Re: [RFC5 PATCH v6 00/21] ILP32 for ARM64

From: Zhangjian (Bamvor)
Date: Thu Mar 31 2016 - 03:37:45 EST




On 2016/3/29 21:27, Arnd Bergmann wrote:
On Tuesday 29 March 2016 21:21:49 Zhangjian wrote:

Then we could remove the __USE_FILE_OFFSET64 in stat.h and fcnt.h in
aarch64. And truncate and ftruncate is same as truncate64 and
ftruncate64.

I don't know what the glibc developers prefer, but I think the
result needs to be something like that: either __OFF_T_TYPE is
defined as you write above as a 64-bit type, or the user-visible
off_t typedef unconditionally uses __OFF64_T_TYPE rather than
__OFF_T_TYPE.


I'm not the glibc developer as well, but I think it's OK.
IIUC, it is usually what glibc does.
If we want to define off_t to 64bit in ilp32, the follow syscall may
need to define as non-compat too:
sys_fadvise64
sys_sendfile
sys_sendfile64
sys_lseek
sys_splice
sys_sync_file_range2
sys_truncate
sys_ftruncate

I'm not following here.
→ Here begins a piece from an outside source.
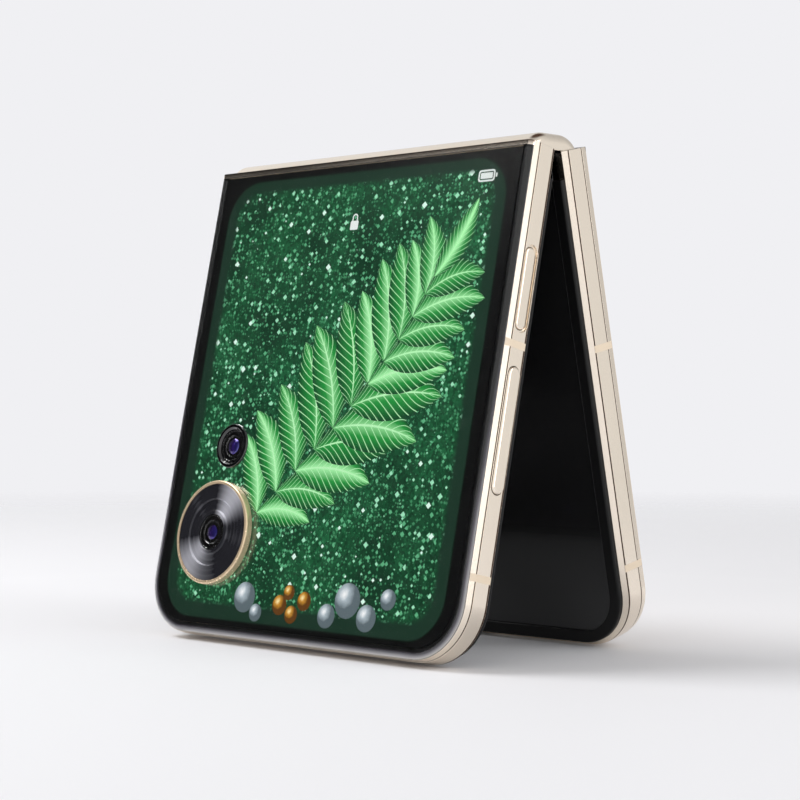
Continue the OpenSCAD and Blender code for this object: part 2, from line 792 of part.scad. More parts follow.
module main_lens_glass() {
    color([0.03, 0.03, 0.05]) front_half() turned(main_cam_x, main_cam_run, [
        [0, ring_top - 0.5], [lens_r, ring_top - 0.5], [lens_r, ring_top - 0.1],
        [lens_r - 0.15, ring_top - 0.02], [0, ring_top - 0.02]]);
}

module main_camera_module() {
    color([0.12, 0.12, 0.14]) front_half() {
        block([main_cam_x - main_box, main_cam_x + main_box], [web_end + fit_gap, half_depth - 1.6],
            [main_cam_run - main_box, main_cam_run + main_box]);
        post(main_cam_x, main_cam_run, lens_r, [half_depth - 1.7, ring_top - 0.52]);
    }
}

module wide_lens_trim() {
    color([0.08, 0.08, 0.09]) front_half() turned(wide_cam_x, wide_cam_run, [
        [wide_ring_r - 0.55, display_back], [wide_ring_r - 0.55, half_depth + 0.02],
        [wide_ring_r, half_depth + 0.02], [wide_ring_r - 0.15, half_depth + 0.45],
        [wide_ring_r - 0.6, half_depth + 0.5], [wide_ring_r - 1.1, half_depth + 0.2],
        [wide_ring_r - 1.1, display_back]]);
}

module wide_lens_glass() {
    color([0.03, 0.03, 0.05]) front_half()
        post(wide_cam_x, wide_cam_run, wide_ring_r - 1.15, [half_depth - 0.4, half_depth + 0.15]);
}

module wide_camera_module() {
    color([0.12, 0.12, 0.14]) front_half() {
        block([wide_cam_x - wide_box, wide_cam_x + wide_box], [web_end + fit_gap, half_depth - 1.6],
            [wide_cam_run - wide_box, wide_cam_run + wide_box]);
        post(wide_cam_x, wide_cam_run, wide_ring_r - 1.3, [half_depth - 1.7, half_depth - 0.45]);
    }
}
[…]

Do you mean in the kernel or in glibc?
kernel.

In the kernel, the list of syscalls is fine, because we already only
provide syscalls passing loff_t as I said, and that is 64-bit.
Sorry I am lost here. I understand that the syscall passing loff_t
should wrap to 64bit syscall. But if we define off_t as 64bit,
then all the offset relative syscall should wrap to 64bit syscall.

In glibc, I think we need to define fewer entry points, not more.
Instead of having both lseek and lseek64, only one of them should
be provided, and that should always take a 64-bit offset, calling
into the kernel with the _llseek syscall entry.
Agree. We should avoid the duplicated definition.